The back-and-forth was the latest round of a public split that has intensified in recent months. It comes as Liz Cheney is immersed in a heated campaign for the U.S. Senate in Wyoming, where her views on same-sex marriage have come under scrutiny. It is also yet another instance of the Cheney family's views on marriage becoming enmeshed in politics.

In an appearance on "Fox News Sunday," Liz Cheney reiterated her opposition to same-sex marriage, telling host Chris Wallace that she disagrees with her younger sister, Mary, a lesbian who married her longtime partner, Heather Poe, in 2012.

That prompted a swift rebuke from Mary Cheney and Ms.
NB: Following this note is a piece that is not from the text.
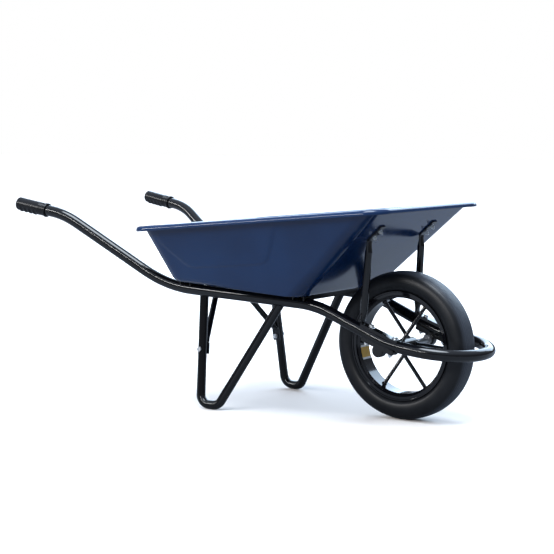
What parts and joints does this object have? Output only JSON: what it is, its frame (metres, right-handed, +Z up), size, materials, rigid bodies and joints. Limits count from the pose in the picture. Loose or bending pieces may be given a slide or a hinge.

Poe, who took to Facebook to voice their disapproval in strikingly personal terms.

"Liz has been a guest in our home, has spent time and shared holidays with our children, and when Mary and I got married in 2012 -- she didn't hesitate to tell us how happy she was for us," Ms. Poe wrote. "To have her now say she doesn't support our right to marry is offensive to say the least."

Mary Cheney shared Ms. Poe's message on the social-networking website, adding: "Liz -- this isn't just an issue on which we disagree -- you're just wrong -- and on the wrong side of history."

In August, the spat spilled into public view after Liz Cheney said she is "strongly pro-life" and "not pro-gay marriage." In response, Mary Cheney wrote on Facebook that while she loves her sister, she is "dead wrong on the issue of marriage."

The current dust-up between Liz and Mary Cheney is not the first time someone in their family has attracted attention for remarks on gay marriage. Dick Cheney also has drawn scrutiny. He endorsed state-sanctioned gay marriage in 2009, saying in remarks at the National Press Club in Washington that "people ought to be free to enter into any kind of union they wish, any kind of arrangement they wish."

As vice president in 2004, he appeared to put some daylight between himself and then-President George W. Bush, who supported a constitutional amendment to ban gay marriage.

Liz Cheney's views on various issues have come under an increasingly bright spotlight since July, when she declared her campaign to unseat Republican Sen. Mike Enzi.

The primary campaign has turned contentious, with Mr. Cheney lobbing barbs at Mr. Enzi and Liz Cheney confronting charges from critics that she is a carpetbagger who bought a home in Wyoming for political purposes.